If the goal is GHG emissions reductions, we’d better get serious. Not about limiting dams, but about mitigating their ancillary environmental impacts and finding ways to utilize the best renewable source we currently have available.
5 comments
Joseph,
I read your post with interest, because I too believe that hydro is not the beast it is portrayed to be. Too bad the post had some bad data as well.
Hydro dams CANNOT start and stop, peak and base load on very short notice. In some most cases, because the water flow must meet environmental (protecting fish, minimizing erosion, etc.) guidelines. Utilities schedule all power sources, and generally complain about having to release water at times when electricity demand is low.
So, the same time-of-use issues facing wind and solar, also face hydro. Renewable energy storage is a common challenge that deserves more attention than it currently receives.
We have worked hard to develop alternate energy sources, and some of them are quite good. The technical community should be challenged to develop methods of storing the energy we cannot use now, and return it to us when and where we can. If that issue had been addressed before today, there would be no need to discuss additional sources of energy.
On the whole, we have more than enough energy production capability, just not WHEN or WHERE we need it.
Tom:
Thanks for reading the post and taking the time to post the comment.
I don’t agree with your contention that hydro resources “CANNOT” typically serve a peak loading function. In fact, that is their primary purpose in many ways today. They certainly are technologically capable of peaking, as the US Army Corps of Engineers cites their ability to respond to demand increase and “begin pumping in minutes,” and the UN points to their ability to do the same “in a matter of seconds.”
It is true that there are a lot of concerns about the implications of peak response operation, but that is precisely the spirit of the piece: there are regulatory limitations artificially limiting the tools at our disposal to use physical science to address the physical problem of emissions.

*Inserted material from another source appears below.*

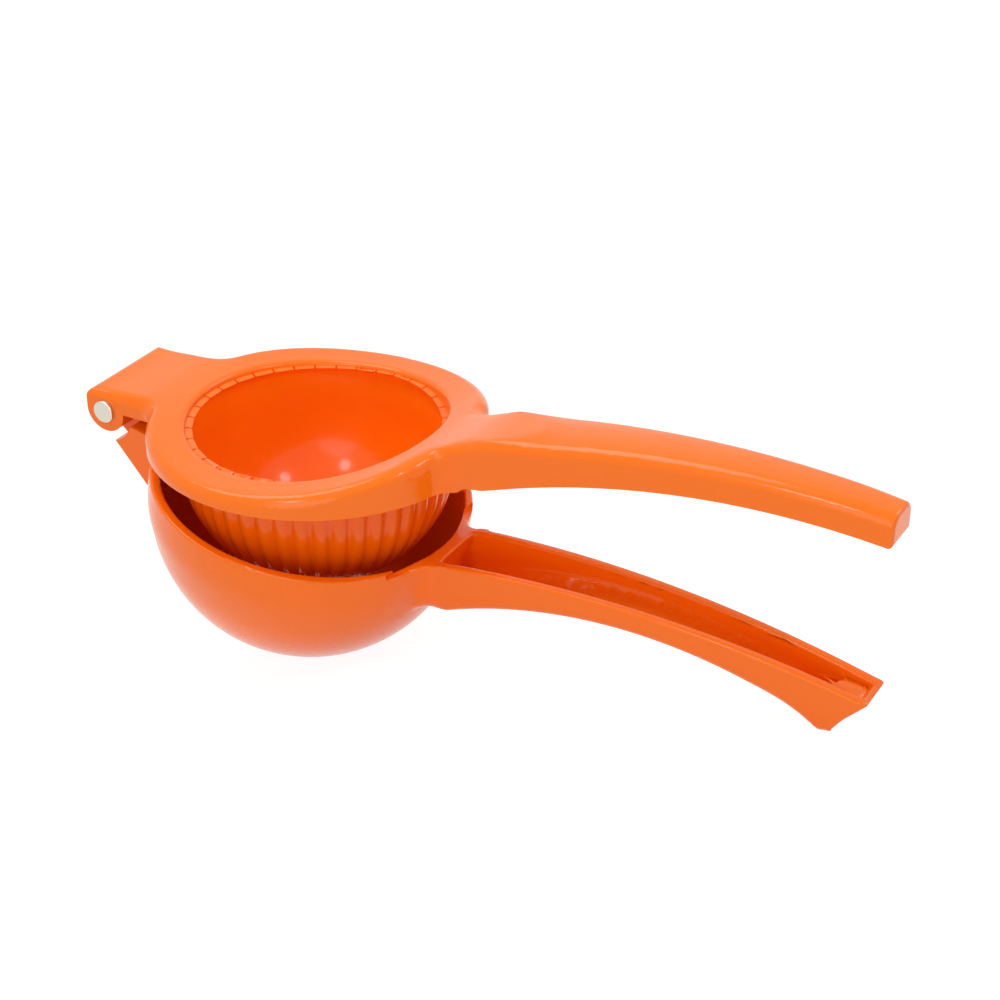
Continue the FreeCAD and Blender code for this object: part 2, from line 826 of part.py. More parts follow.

As for utility complaints, I’m not sure what you mean. The only utility complaints I am familiar with in the hydro peaking context are those that have been raised in the past — specifically under ISO bid regimes — where peaking hydro sells really low cost pumped storage at really high peak demand prices given their peaking ability, rather than bidding it into the market in advance at a more realistic cost-plus price.
Anyway, it just goes to show why hydro is such a controversial topic. Thanks again for reading and keep coming back to CleanTechies!
Joe
Joe,
I liked reading your posts on Hydro power. You are correct in stating that Hydro power can provide peak loading power very quickly, I have seen some designs that can start up and produce power for the grid in well under a minute, and in small scale (25mW and smaller) within a couple of seconds.
What i have read in your posts so far deal with dams and pumped storage, have you looked into run-of-river hydro? The run-of -river hydro plants do not flood land like the storage type and can provide an excellent reliable base load, in some cases even peak, demand load as well.
Why are there politicians in this country that believe the evidence for climate change is a conspiracy?
The number is waning… especially as those same folks predictably get scared about the national security issues that surround climate change.
It is the Woolsey argument, frame the problem in a way that they care about… ie, keeping Americans and the rest of the world safe.